Have you had years of trouble getting motivated to save for retirement? If so, it's completely understandable. Saving for retirement can seem overly arduous and confusing. So what's the best way to dig in and make sure you'll accomplish what you've always wanted to do all along?
Let's take a look at a few tips that can help you so you have enough to meet your retirement goals.
Tip 1: Just get started.
Haven't started contributing yet? It's never too late, so just get started.
It sounds so simplistic (and maybe overly direct), but simply getting started can be the hardest part because, gosh darn it, it's just so daunting.
But think of how much better you feel when you have a plan. Whether it's putting together a plan for a presentation at work or putting a plan together to take care of your messy basement, isn't it true that you often feel way better after you do something about it?
Tip 2: Take advantage of your employer's match.
If you work for an employer, check to see whether your employer offers a match through your 401(k), 403(b) or the equivalent. When you get an employer match, your employer contributes a certain amount of money to your retirement savings plan based on how much you contribute yourself.
Putting money in along with the match can accelerate your retirement savings, plus, it's literally the only time in life when you will get free money. The only time, so take advantage of it!
If you've never been offered a match and your employer has no plans to change that policy, consider getting together with your fellow employees. Put together a match request in writing. You can even go a few steps further and put together a plan for your employer, complete with figures and costs. Encouraging your employer to offer some basic 401(k) options for yourself and your fellow employees can make a huge difference.
If your employer won't offer a match, you may want to save in an individual retirement account (IRA) instead.
Tip 3: Open an IRA.
You may want to open an IRA in addition to your employer's retirement plan. An IRA can offer a great opportunity to save additional money. A traditional IRA allows you to put money away for retirement — you pay taxes when you take money out in retirement.
Roth IRAs, on the other hand, offer different benefits. They allow you to grow your money tax-free. You can make tax-free withdrawals after age 59 ½. You may only contribute $6,000 in 2021 (you can contribute $7,000 if you are 50 or older). Your modified adjusted gross income must not go over $140,000 (for single filers) or $208,000 (for those married filing jointly).
You pay taxes on money you put in the Roth IRA in advance but don't pay any taxes on any future withdrawals. You can take distributions and earnings without paying federal taxes. You also don't have to take required minimum distributions (RMDs) when you turn 72, which isn't the case with other types of retirement accounts.

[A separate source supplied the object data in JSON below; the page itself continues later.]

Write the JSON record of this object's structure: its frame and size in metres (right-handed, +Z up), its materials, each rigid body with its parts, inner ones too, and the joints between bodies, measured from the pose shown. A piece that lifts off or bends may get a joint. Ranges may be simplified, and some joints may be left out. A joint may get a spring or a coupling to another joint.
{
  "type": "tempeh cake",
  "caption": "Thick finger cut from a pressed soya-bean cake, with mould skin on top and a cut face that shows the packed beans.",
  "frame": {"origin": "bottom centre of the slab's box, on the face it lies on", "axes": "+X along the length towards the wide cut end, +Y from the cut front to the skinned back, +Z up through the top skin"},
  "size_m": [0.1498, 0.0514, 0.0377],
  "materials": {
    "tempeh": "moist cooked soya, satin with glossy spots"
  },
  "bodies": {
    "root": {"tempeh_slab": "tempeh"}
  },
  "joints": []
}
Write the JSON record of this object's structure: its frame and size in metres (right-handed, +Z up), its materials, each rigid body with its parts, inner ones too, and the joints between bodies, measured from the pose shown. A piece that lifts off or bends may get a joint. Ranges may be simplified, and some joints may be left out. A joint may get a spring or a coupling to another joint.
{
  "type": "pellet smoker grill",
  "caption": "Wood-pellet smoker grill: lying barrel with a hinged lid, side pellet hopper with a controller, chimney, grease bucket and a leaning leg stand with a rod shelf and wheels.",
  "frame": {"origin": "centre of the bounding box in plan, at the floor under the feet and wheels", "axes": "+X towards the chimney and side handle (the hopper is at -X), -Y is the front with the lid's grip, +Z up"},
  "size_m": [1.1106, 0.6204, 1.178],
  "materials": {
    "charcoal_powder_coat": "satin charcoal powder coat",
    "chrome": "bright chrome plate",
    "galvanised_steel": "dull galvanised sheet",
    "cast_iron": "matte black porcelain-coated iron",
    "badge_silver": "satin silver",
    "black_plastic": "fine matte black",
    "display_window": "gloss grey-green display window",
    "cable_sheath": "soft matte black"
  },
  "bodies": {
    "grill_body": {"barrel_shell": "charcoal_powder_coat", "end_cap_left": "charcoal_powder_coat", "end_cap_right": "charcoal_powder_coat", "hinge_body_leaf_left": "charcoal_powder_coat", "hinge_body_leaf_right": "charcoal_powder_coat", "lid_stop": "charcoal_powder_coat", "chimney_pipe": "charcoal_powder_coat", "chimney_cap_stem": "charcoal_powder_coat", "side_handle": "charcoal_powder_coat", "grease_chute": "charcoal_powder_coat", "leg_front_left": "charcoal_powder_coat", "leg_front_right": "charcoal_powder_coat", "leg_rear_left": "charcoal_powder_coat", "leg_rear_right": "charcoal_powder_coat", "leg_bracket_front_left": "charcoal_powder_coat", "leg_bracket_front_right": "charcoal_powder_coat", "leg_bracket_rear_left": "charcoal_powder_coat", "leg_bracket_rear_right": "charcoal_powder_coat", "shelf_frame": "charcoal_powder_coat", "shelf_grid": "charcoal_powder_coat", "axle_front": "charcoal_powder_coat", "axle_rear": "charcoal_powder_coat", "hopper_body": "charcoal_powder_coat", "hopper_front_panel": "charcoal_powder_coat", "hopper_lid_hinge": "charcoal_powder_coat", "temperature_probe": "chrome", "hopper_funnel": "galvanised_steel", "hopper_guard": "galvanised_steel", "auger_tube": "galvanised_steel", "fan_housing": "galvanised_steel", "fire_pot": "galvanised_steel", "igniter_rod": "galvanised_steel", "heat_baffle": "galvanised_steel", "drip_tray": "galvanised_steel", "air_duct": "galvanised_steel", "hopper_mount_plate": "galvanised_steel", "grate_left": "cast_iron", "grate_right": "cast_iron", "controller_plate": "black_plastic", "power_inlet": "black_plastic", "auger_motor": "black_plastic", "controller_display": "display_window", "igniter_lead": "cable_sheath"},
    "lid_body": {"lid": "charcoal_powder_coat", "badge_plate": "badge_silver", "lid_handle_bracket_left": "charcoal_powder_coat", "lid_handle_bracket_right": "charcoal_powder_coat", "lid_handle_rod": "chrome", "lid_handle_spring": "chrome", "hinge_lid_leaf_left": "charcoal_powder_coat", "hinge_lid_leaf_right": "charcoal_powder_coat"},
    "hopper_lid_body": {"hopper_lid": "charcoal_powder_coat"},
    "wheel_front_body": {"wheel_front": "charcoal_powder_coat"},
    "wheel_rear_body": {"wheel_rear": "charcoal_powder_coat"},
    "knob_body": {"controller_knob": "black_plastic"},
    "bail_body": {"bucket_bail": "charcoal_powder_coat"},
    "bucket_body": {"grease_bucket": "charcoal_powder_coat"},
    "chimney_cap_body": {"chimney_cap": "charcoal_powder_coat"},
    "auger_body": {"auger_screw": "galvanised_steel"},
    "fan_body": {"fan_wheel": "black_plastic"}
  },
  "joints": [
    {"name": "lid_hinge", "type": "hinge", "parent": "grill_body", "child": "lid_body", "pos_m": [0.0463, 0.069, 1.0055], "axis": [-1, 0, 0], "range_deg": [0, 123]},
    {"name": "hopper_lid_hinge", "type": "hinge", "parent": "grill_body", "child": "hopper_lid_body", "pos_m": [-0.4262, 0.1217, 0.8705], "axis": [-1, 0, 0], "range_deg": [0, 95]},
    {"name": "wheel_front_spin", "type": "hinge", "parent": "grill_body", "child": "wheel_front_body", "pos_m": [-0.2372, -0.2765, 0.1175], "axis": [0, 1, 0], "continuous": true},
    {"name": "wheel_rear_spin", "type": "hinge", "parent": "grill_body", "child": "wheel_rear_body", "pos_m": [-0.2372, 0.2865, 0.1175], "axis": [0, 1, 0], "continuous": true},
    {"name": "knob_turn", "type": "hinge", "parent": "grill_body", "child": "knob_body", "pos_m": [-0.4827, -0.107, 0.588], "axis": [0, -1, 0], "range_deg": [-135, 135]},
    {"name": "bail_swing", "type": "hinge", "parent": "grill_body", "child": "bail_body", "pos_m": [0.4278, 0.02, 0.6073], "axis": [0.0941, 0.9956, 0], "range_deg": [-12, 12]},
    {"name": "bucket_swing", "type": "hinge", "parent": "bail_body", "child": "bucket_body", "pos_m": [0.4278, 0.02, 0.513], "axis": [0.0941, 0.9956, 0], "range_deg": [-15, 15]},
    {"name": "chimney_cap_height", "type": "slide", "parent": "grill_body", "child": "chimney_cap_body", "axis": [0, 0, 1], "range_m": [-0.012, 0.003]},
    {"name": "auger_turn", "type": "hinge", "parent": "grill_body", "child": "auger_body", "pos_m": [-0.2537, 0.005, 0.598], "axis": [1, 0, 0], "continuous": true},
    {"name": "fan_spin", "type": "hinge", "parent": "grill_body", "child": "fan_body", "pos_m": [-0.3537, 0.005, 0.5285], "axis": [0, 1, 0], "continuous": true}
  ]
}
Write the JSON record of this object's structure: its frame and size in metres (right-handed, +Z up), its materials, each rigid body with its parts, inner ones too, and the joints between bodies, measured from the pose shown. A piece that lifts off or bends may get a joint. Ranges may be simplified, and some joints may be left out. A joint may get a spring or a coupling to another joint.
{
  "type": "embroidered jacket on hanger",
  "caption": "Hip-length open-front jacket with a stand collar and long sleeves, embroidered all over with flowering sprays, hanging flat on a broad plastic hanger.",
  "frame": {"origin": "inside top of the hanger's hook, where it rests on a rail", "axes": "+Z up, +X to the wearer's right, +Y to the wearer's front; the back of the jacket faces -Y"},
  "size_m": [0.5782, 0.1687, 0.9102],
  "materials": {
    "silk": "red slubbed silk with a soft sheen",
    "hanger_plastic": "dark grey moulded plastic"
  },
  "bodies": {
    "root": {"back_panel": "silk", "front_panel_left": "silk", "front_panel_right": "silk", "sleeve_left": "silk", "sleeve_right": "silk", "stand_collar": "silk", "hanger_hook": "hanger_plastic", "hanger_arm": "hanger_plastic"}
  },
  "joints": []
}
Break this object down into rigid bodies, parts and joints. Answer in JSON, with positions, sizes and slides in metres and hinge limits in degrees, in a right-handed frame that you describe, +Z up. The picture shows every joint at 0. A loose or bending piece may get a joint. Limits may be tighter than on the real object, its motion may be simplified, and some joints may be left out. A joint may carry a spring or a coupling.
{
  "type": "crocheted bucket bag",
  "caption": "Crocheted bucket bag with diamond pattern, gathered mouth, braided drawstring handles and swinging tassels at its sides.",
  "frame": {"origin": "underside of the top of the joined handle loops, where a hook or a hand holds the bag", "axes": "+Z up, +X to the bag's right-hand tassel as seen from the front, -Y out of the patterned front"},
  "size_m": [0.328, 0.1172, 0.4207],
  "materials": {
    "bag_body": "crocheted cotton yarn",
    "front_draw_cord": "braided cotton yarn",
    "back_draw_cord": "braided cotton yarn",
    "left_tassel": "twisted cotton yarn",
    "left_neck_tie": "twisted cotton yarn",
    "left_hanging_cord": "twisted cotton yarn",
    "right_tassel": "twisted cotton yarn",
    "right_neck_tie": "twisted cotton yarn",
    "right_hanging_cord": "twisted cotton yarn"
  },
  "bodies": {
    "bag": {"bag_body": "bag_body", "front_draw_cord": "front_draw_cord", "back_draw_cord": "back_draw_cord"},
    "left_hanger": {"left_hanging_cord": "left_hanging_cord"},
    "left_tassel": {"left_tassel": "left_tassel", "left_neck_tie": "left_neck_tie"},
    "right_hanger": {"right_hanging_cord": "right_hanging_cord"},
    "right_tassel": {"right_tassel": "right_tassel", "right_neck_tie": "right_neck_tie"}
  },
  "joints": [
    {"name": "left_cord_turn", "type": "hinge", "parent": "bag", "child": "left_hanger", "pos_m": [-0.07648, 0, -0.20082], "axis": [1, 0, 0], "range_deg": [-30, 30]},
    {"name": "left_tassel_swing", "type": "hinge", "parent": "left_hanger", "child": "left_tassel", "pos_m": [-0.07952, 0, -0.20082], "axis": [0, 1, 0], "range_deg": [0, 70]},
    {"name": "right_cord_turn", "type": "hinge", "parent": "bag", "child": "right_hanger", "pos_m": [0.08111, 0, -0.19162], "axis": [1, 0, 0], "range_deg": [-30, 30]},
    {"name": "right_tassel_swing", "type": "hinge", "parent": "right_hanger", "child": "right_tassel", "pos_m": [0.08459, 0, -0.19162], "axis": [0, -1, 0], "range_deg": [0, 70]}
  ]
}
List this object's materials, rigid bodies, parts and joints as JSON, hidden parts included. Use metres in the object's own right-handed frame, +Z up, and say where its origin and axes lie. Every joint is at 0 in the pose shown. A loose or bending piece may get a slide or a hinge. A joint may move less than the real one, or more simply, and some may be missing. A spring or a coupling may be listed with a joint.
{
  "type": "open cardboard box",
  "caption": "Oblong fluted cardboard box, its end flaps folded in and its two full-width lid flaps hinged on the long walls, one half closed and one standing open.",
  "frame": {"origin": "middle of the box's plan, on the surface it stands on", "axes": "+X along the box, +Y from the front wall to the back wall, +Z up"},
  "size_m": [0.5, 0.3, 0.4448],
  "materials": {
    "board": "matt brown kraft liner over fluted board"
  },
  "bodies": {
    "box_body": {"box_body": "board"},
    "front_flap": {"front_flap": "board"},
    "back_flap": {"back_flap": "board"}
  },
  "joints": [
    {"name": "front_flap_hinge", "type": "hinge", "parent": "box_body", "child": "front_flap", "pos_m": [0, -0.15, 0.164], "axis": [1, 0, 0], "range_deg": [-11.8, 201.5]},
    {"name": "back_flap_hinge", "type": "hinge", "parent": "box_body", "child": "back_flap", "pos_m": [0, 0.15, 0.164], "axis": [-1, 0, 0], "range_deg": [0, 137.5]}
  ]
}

Tip 4: Take advantage of catch-up contributions.
As mentioned above, you can make catch-up contributions whenever you invest in retirement accounts, as long as you're 50 or older. The following types of accounts allow you to utilize catch-up contributions: 401(k), 403(b), 457(b), SARSEP, SIMPLE IRA, SIMPLE 401(k), traditional IRA, Roth IRA and Health Savings Account (HSA).
Each type of account offers various catch-up contribution options. Investigate how much of a catch-up contribution you can put forth with the type of account you have.
Tip 5: Do the math.
You know what can make you feel even better about taking action? Playing around with a compound interest calculator. When you're not sure how to get started or whether the outcome would even make a difference, plug the amount you plan to save into a compound interest calculator so you figure out how much that will net you over the course of time.
For example, let's say you're 47 years old and plan to retire at 65. Let's say you have $10,000 in a savings account you'd like to invest. If you save an additional $800 per month for 15 years at an 8% return, you'll have $489,660 by the year 2038.
How's that for encouragement? Dream a little bit about how much you'd like to have in your accounts in order to make it seem more tangible. The intangible nature of retirement planning sometimes makes it really hard to get motivated to save, and this might just solve your problem!
Once you do the math, you may want to set an actual goal of investing automatically. Let's go over that next.
Tip 6: Make it automatic.
Want to know one of the most important secrets of saving for retirement?
Automating everything.
When you make your savings automatic, you commit a specific amount of money toward your goals each month. You can choose to allocate a specific percentage or dollar amount toward your 401(k) or IRA each month. When you choose a specific percentage (preferred over choosing a specific dollar amount because automatic percentage increases mean you'll put more toward your retirement savings goals as your salary increases) you don't have to think about it. The money boosts your fund immediately, month over month.
Tip 7: Work on mindset.
Finally, commit to your retirement goals with a dedicated mindset. Developing a driven intensity to go for your goals can make a huge difference in the outcome. Putting a dedicated amount of money toward your retirement can help you reach your goals, no matter your age or how much you've already saved.
Boost your Retirement Savings at Any Age
Once you have the right mindset in place, you'll be unstoppable, no matter your age. Whether you're 25 or 50, you can put a solid plan together to tackle your retirement savings. If you think you might have trouble putting together a good plan (especially when you need help choosing the right investments), reach out to a professional advisor to help you identify the best plan for you.